## MATERIAL PROVIDED
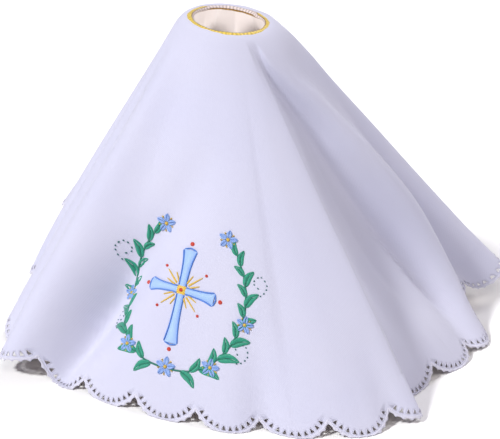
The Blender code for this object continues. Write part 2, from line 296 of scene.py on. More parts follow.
def drapeAt(angle, radius):
    # place in space of points of the flat cloth, given by their polar coordinates
    at = (angle % 360) / 360 * hemRun[-1]
    row = np.stack([np.interp(at, hemRun, hemCurve[:, k]) for k in range(7)], axis=1)
    shoulder, hem = row[:, :3], row[:, 3:6]
    wobble = neckWobble(row[:, 6])
    out = heading(row[:, 6])
    rim = out * (cut["holeRadius"] + wobble[:, :1])
    rim[:, 0] += drape["neckShift"]
    rim = np.column_stack([rim, topLevel(rim[:, 0], rim[:, 1]) + wobble[:, 1]])
    straight = hem - shoulder
    length = cut["radius"] - drape["shoulderRadius"]
    turnEnd = drape["shoulderRadius"] + drape["shoulderRound"]
    share = ((radius - cut["holeRadius"]) / (turnEnd - cut["holeRadius"]))[:, None]
    below = shoulder + straight * drape["shoulderRound"] / length
    top = rim * (1 - share) ** 2 + shoulder * 2 * share * (1 - share) + below * share ** 2
    top[:, 2] += drape["neckRoll"] * (4 * share * (1 - share) ** 3)[:, 0]
    share = (radius - drape["shoulderRadius"]) / length
    side = shoulder + straight * share[:, None]
    place = np.where((radius < turnEnd)[:, None], top, side)
    outward = place[:, :2] / np.linalg.norm(place[:, :2], axis=1)[:, None]
    slack = np.maximum(length - np.linalg.norm(straight, axis=1), 0.0)
    bow = drape["slackBow"] * slack ** 0.5 * share ** 2 * np.maximum(1 - share, 0.0)
    bow = np.where(radius < turnEnd, 0.0, bow)
    pressed = troughDepth(angle, radius)
    press = drape["hemPress"] * np.maximum(share, 0.0)
    place[:, :2] += outward * (bow - pressed)[:, None]
    place[:, 2] += drape["bowRise"] * bow - drape["troughFall"] * pressed - press
    place += np.array([neckCentre.x - drape["neckShift"], neckCentre.y, 0.0])
    place[:, 2] = np.maximum(place[:, 2], drape["floorGap"])
    return place


def layOverFolds(shape):
    # takes a flat bmesh to the draped cloth; its z is the height above the cloth's face
    flat = np.array([vert.co for vert in shape.verts])
    radius = np.hypot(flat[:, 0], flat[:, 1])
    angle = np.degrees(np.arctan2(flat[:, 1], flat[:, 0]))
    stepAngle, stepRadius = 0.12, 0.4 * mm
    along = drapeAt(angle + stepAngle, radius) - drapeAt(angle - stepAngle, radius)
    down = drapeAt(angle, radius + stepRadius) - drapeAt(angle, radius - stepRadius)
    normal = np.cross(down, along)
    normal /= np.maximum(np.linalg.norm(normal, axis=1), 1e-12)[:, None]
    place = drapeAt(angle, radius) + normal * flat[:, 2:3]
    for vert, co in zip(shape.verts, place):
        vert.co = co


def linear(hexColour):
    # an sRGB hex colour as linear red, green, blue and alpha
    parts = [int(hexColour[k:k + 2], 16) / 255 for k in (1, 3, 5)]
    return (*[c / 12.92 if c < 0.04045 else ((c + 0.055) / 1.055) ** 2.4 for c in parts], 1.0)


def addNode(tree, kind, settings=(), inputs=(), links=()):
    # adds a node; settings are its own options, inputs its numbers, links (input, node, output)
    node = tree.nodes.new(kind)
    for name, value in dict(settings).items():
        setattr(node, name, value)
    for name, value in dict(inputs).items():
        node.inputs[name].default_value = value
    for name, other, output in links:
        tree.links.new(other.outputs[output], node.inputs[name])
    return node


def newMaterial(name, numbers):
    material = bpy.data.materials.new(name)
    material.use_nodes = True
    shader = material.node_tree.nodes["Principled BSDF"]
    for socket, value in numbers.items():
        shader.inputs[socket].default_value = value
    return material, material.node_tree, shader


def mixColours(tree, shader, pattern, low, high):
    # the base colour goes from low to high with the pattern's strength
    mix = addNode(tree, "ShaderNodeMix", {"data_type": "RGBA"}, (), [("Factor", pattern, "Fac")])
    first, second = [socket for socket in mix.inputs if socket.type == "RGBA"]
    first.default_value = linear(low)
    second.default_value = linear(high)
    result = [socket for socket in mix.outputs if socket.type == "RGBA"][0]
    tree.links.new(result, shader.inputs["Base Color"])


wavesPerUnit = 0.31416      # scale of a wave texture that gives one band in each unit
stitchUnit = 100            # mm of stitching in one unit of a stitched piece's UV
satinGap = 0.45             # mm from thread to thread in satin stitch

clothLook = {
    "face": "#CCCCDC",
    "faceTint": "#C5C6DC",      # faint clouds in the white
    # the inner side is a lighter, warmer copy of the cloth: painted glow standing in for light shining
    # through the thin cloth
    "insideGlow": "#F2ECEA",
    "insideGlowTint": "#E8DDD9",
    "threadGap": 0.9,           # mm; the real threads are 0.35 mm apart, too fine to show
    "roughness": 0.78,
    "sheen": 0.25,
}


def wovenCotton(name, face, tint):
    # plain-woven cotton and polyester: matt white with a soft sheen and a fine even weave
    material, tree, shader = newMaterial(name, {
        "Roughness": clothLook["roughness"],
        "Sheen Weight": clothLook["sheen"],
        "Sheen Roughness": 0.4,
        "Specular IOR Level": 0.3,
    })
    where = addNode(tree, "ShaderNodeUVMap", {"uv_map": "flatCloth"})
    waveScale = wavesPerUnit * 2 * cut["radius"] / mm / clothLook["threadGap"]
    warp, weft = [
        addNode(tree, "ShaderNodeTexWave", {"bands_direction": way},
                {"Scale": waveScale, "Distortion": 0.6, "Detail": 1.0, "Detail Scale": 2.0},
                [("Vector", where, "UV")])
        for way in "XY"
    ]
    weave = addNode(tree, "ShaderNodeMath", {"operation": "MULTIPLY"}, (),
                    [(0, warp, "Fac"), (1, weft, "Fac")])
    slub = addNode(tree, "ShaderNodeTexNoise", (), {"Scale": 160.0, "Detail": 3.0},
                   [("Vector", where, "UV")])
    height = addNode(tree, "ShaderNodeMath", {"operation": "MULTIPLY_ADD"}, {1: 0.6},
                     [(0, slub, "Fac"), (2, weave, "Value")])
    bump = addNode(tree, "ShaderNodeBump", (), {"Strength": 0.22, "Distance": 0.00025},
                   [("Height", height, "Value")])
    cloud = addNode(tree, "ShaderNodeTexNoise", (), {"Scale": 9.0, "Detail": 2.0},
                    [("Vector", where, "UV")])
    mixColours(tree, shader, cloud, face, tint)
    tree.links.new(bump.outputs["Normal"], shader.inputs["Normal"])
    return material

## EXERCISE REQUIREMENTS
Reproduce the data shown above exactly.

## PROBLEM SOLUTION
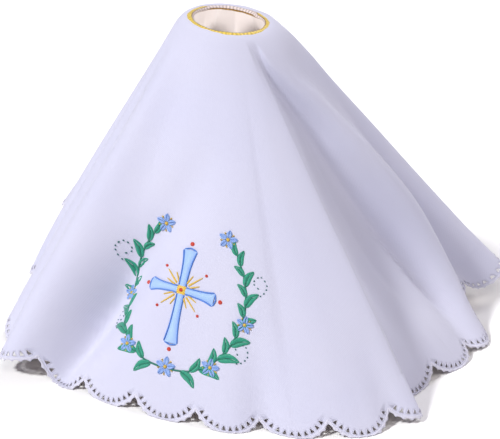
The Blender code for this object continues. Write part 2, from line 296 of scene.py on. More parts follow.
def drapeAt(angle, radius):
    # place in space of points of the flat cloth, given by their polar coordinates
    at = (angle % 360) / 360 * hemRun[-1]
    row = np.stack([np.interp(at, hemRun, hemCurve[:, k]) for k in range(7)], axis=1)
    shoulder, hem = row[:, :3], row[:, 3:6]
    wobble = neckWobble(row[:, 6])
    out = heading(row[:, 6])
    rim = out * (cut["holeRadius"] + wobble[:, :1])
    rim[:, 0] += drape["neckShift"]
    rim = np.column_stack([rim, topLevel(rim[:, 0], rim[:, 1]) + wobble[:, 1]])
    straight = hem - shoulder
    length = cut["radius"] - drape["shoulderRadius"]
    turnEnd = drape["shoulderRadius"] + drape["shoulderRound"]
    share = ((radius - cut["holeRadius"]) / (turnEnd - cut["holeRadius"]))[:, None]
    below = shoulder + straight * drape["shoulderRound"] / length
    top = rim * (1 - share) ** 2 + shoulder * 2 * share * (1 - share) + below * share ** 2
    top[:, 2] += drape["neckRoll"] * (4 * share * (1 - share) ** 3)[:, 0]
    share = (radius - drape["shoulderRadius"]) / length
    side = shoulder + straight * share[:, None]
    place = np.where((radius < turnEnd)[:, None], top, side)
    outward = place[:, :2] / np.linalg.norm(place[:, :2], axis=1)[:, None]
    slack = np.maximum(length - np.linalg.norm(straight, axis=1), 0.0)
    bow = drape["slackBow"] * slack ** 0.5 * share ** 2 * np.maximum(1 - share, 0.0)
    bow = np.where(radius < turnEnd, 0.0, bow)
    pressed = troughDepth(angle, radius)
    press = drape["hemPress"] * np.maximum(share, 0.0)
    place[:, :2] += outward * (bow - pressed)[:, None]
    place[:, 2] += drape["bowRise"] * bow - drape["troughFall"] * pressed - press
    place += np.array([neckCentre.x - drape["neckShift"], neckCentre.y, 0.0])
    place[:, 2] = np.maximum(place[:, 2], drape["floorGap"])
    return place


def layOverFolds(shape):
    # takes a flat bmesh to the draped cloth; its z is the height above the cloth's face
    flat = np.array([vert.co for vert in shape.verts])
    radius = np.hypot(flat[:, 0], flat[:, 1])
    angle = np.degrees(np.arctan2(flat[:, 1], flat[:, 0]))
    stepAngle, stepRadius = 0.12, 0.4 * mm
    along = drapeAt(angle + stepAngle, radius) - drapeAt(angle - stepAngle, radius)
    down = drapeAt(angle, radius + stepRadius) - drapeAt(angle, radius - stepRadius)
    normal = np.cross(down, along)
    normal /= np.maximum(np.linalg.norm(normal, axis=1), 1e-12)[:, None]
    place = drapeAt(angle, radius) + normal * flat[:, 2:3]
    for vert, co in zip(shape.verts, place):
        vert.co = co


def linear(hexColour):
    # an sRGB hex colour as linear red, green, blue and alpha
    parts = [int(hexColour[k:k + 2], 16) / 255 for k in (1, 3, 5)]
    return (*[c / 12.92 if c < 0.04045 else ((c + 0.055) / 1.055) ** 2.4 for c in parts], 1.0)


def addNode(tree, kind, settings=(), inputs=(), links=()):
    # adds a node; settings are its own options, inputs its numbers, links (input, node, output)
    node = tree.nodes.new(kind)
    for name, value in dict(settings).items():
        setattr(node, name, value)
    for name, value in dict(inputs).items():
        node.inputs[name].default_value = value
    for name, other, output in links:
        tree.links.new(other.outputs[output], node.inputs[name])
    return node


def newMaterial(name, numbers):
    material = bpy.data.materials.new(name)
    material.use_nodes = True
    shader = material.node_tree.nodes["Principled BSDF"]
    for socket, value in numbers.items():
        shader.inputs[socket].default_value = value
    return material, material.node_tree, shader


def mixColours(tree, shader, pattern, low, high):
    # the base colour goes from low to high with the pattern's strength
    mix = addNode(tree, "ShaderNodeMix", {"data_type": "RGBA"}, (), [("Factor", pattern, "Fac")])
    first, second = [socket for socket in mix.inputs if socket.type == "RGBA"]
    first.default_value = linear(low)
    second.default_value = linear(high)
    result = [socket for socket in mix.outputs if socket.type == "RGBA"][0]
    tree.links.new(result, shader.inputs["Base Color"])


wavesPerUnit = 0.31416      # scale of a wave texture that gives one band in each unit
stitchUnit = 100            # mm of stitching in one unit of a stitched piece's UV
satinGap = 0.45             # mm from thread to thread in satin stitch

clothLook = {
    "face": "#CCCCDC",
    "faceTint": "#C5C6DC",      # faint clouds in the white
    # the inner side is a lighter, warmer copy of the cloth: painted glow standing in for light shining
    # through the thin cloth
    "insideGlow": "#F2ECEA",
    "insideGlowTint": "#E8DDD9",
    "threadGap": 0.9,           # mm; the real threads are 0.35 mm apart, too fine to show
    "roughness": 0.78,
    "sheen": 0.25,
}


def wovenCotton(name, face, tint):
    # plain-woven cotton and polyester: matt white with a soft sheen and a fine even weave
    material, tree, shader = newMaterial(name, {
        "Roughness": clothLook["roughness"],
        "Sheen Weight": clothLook["sheen"],
        "Sheen Roughness": 0.4,
        "Specular IOR Level": 0.3,
    })
    where = addNode(tree, "ShaderNodeUVMap", {"uv_map": "flatCloth"})
    waveScale = wavesPerUnit * 2 * cut["radius"] / mm / clothLook["threadGap"]
    warp, weft = [
        addNode(tree, "ShaderNodeTexWave", {"bands_direction": way},
                {"Scale": waveScale, "Distortion": 0.6, "Detail": 1.0, "Detail Scale": 2.0},
                [("Vector", where, "UV")])
        for way in "XY"
    ]
    weave = addNode(tree, "ShaderNodeMath", {"operation": "MULTIPLY"}, (),
                    [(0, warp, "Fac"), (1, weft, "Fac")])
    slub = addNode(tree, "ShaderNodeTexNoise", (), {"Scale": 160.0, "Detail": 3.0},
                   [("Vector", where, "UV")])
    height = addNode(tree, "ShaderNodeMath", {"operation": "MULTIPLY_ADD"}, {1: 0.6},
                     [(0, slub, "Fac"), (2, weave, "Value")])
    bump = addNode(tree, "ShaderNodeBump", (), {"Strength": 0.22, "Distance": 0.00025},
                   [("Height", height, "Value")])
    cloud = addNode(tree, "ShaderNodeTexNoise", (), {"Scale": 9.0, "Detail": 2.0},
                    [("Vector", where, "UV")])
    mixColours(tree, shader, cloud, face, tint)
    tree.links.new(bump.outputs["Normal"], shader.inputs["Normal"])
    return material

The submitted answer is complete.